Anderson contacted Crown and talked to Shawn Nicholls, Crown’s Online Marketing Manager, who provided a coherent explanation.

“We definitely subscribe to the believe that offering something online isn’t going to take away from sales,” says Nicholls. “The one thing I tried to do when we started this was to make a distinction between free music and free books. A MP3 can be a substitute for a CD, but we’re not at the place where a pdf is a substitute for a hard book.”

But Crown also believes in the concept of artificial scarcity: “Our goal was to create some buzz. Four days of availability gives a sense of urgency and makes it more of an event,” he says.

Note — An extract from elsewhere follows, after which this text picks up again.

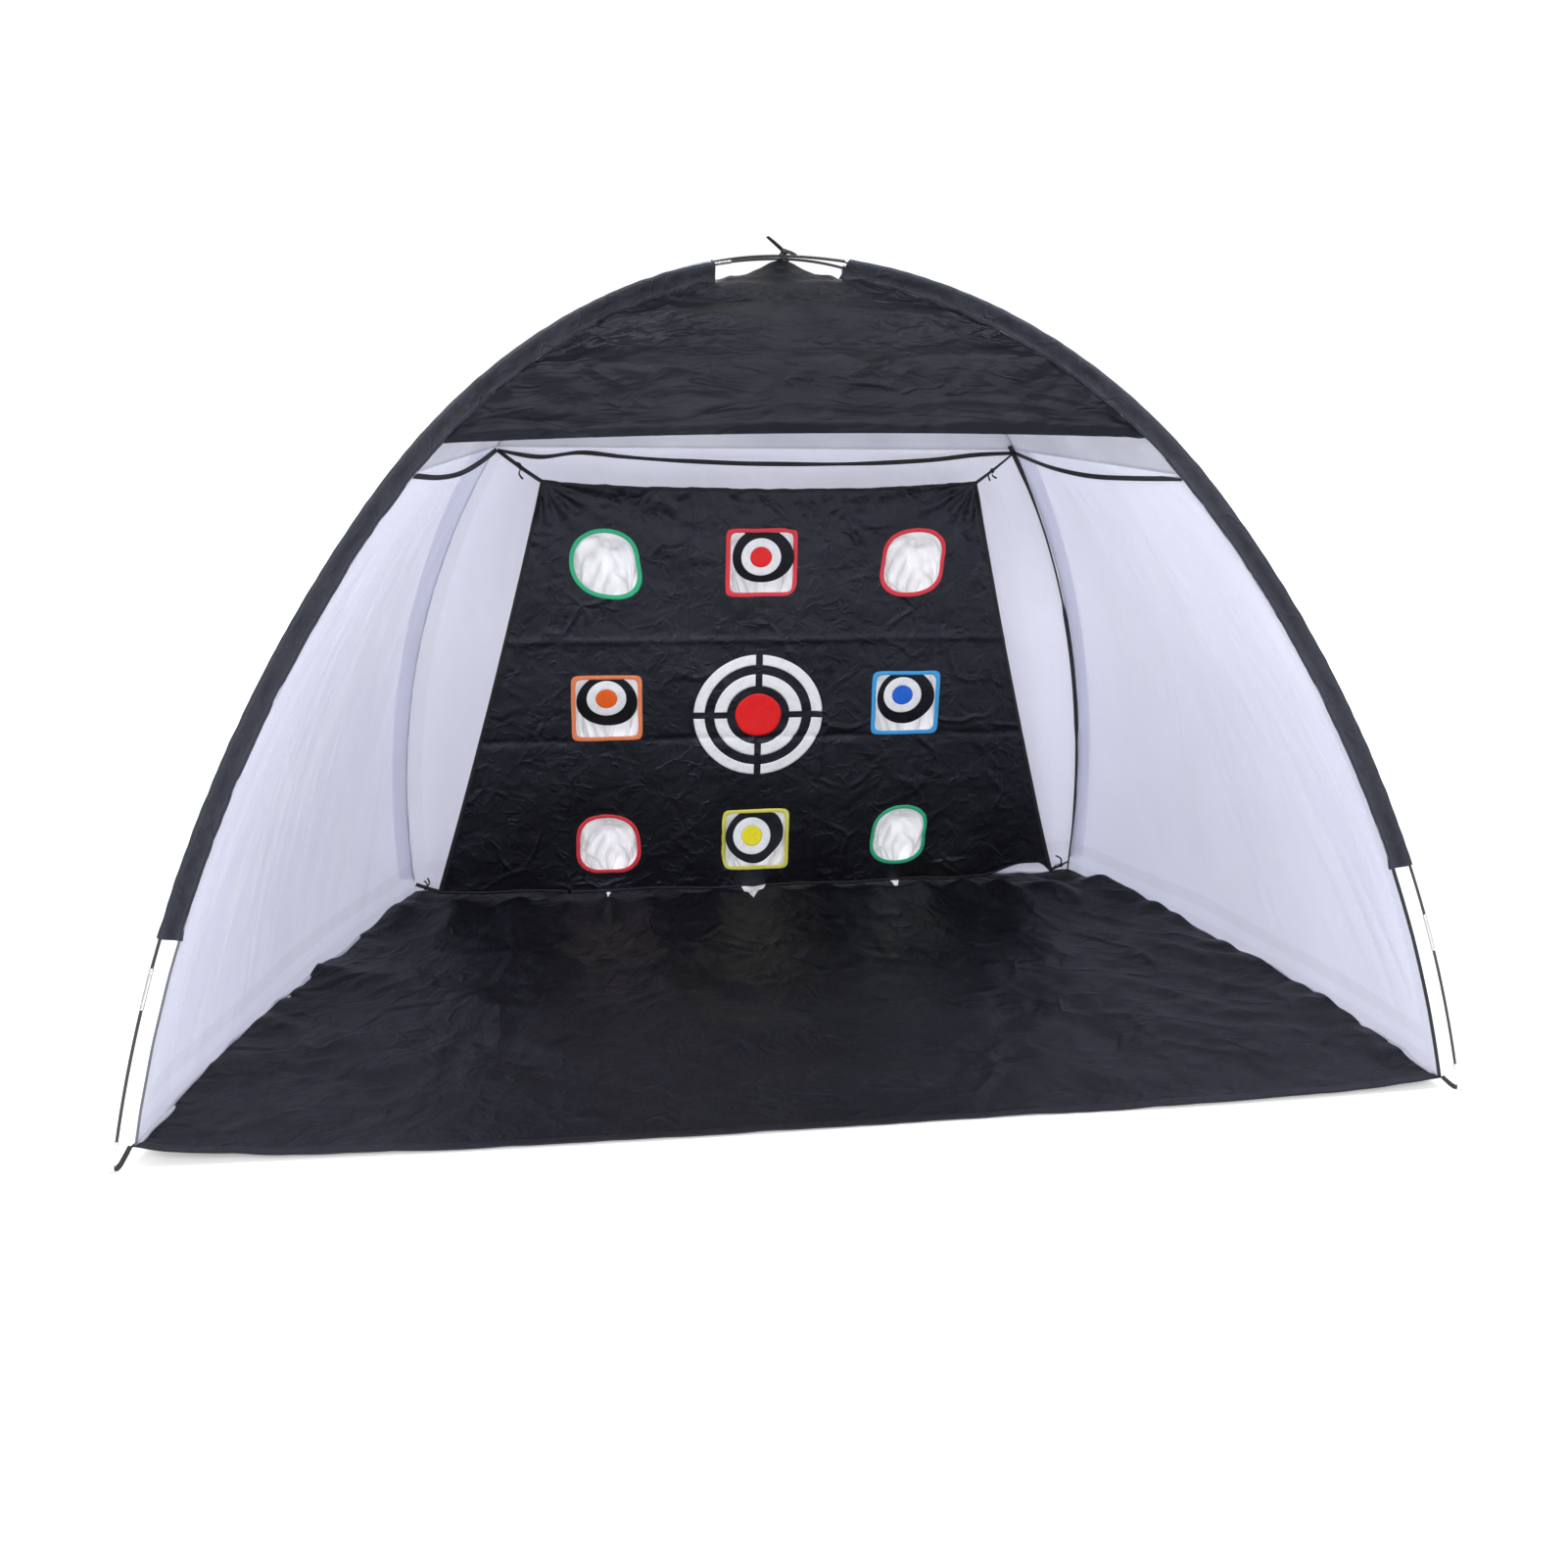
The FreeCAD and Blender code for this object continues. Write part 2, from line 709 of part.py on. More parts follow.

And although Crown did take the book down from its official site, Nicholls said that they wouldn’t stop people from mirroring it elsewhere for as long as they want.

Nicholls also provided numbers that suggest the promotion worked.

Reading Nicholls’ comments, I not only recalled similar conversations but was glad to see such conversations are increasingly happening in the public (blogo)sphere. To take another example, here is Glenn Keels, Dell’s Sr. Manager, Commercial Products Team, responding to critiques that Dell’s Latitude XT tablet computer is overpriced:

Probably the most important thing to note about tablet PCs is that we are talking about cutting-edge technology here.  If we just released the exact same technology as our competitors, we would be missing opportunities to drive this market to the next level - and this is an opportunity we did not want to miss.  The result is that our product does carry a slight premium to our competition (emphasis on the word “slight”).

We believe that when you take a look at like-to-like configurations AND the incremental technology (that customers have overwhelming told us they want to have), the value equation for the Latitude XT far exceeds that of competitive systems.

Keels goes on to provide a table summarizing key feature differences with competitive models from Lenovo and HP. Although product people at those companies would likely have their own representations of the playing field, I say bring them on. If the conversation can be had at this level, rather than through glossy one-sheets and other marketing shellac, consumers will be the winners.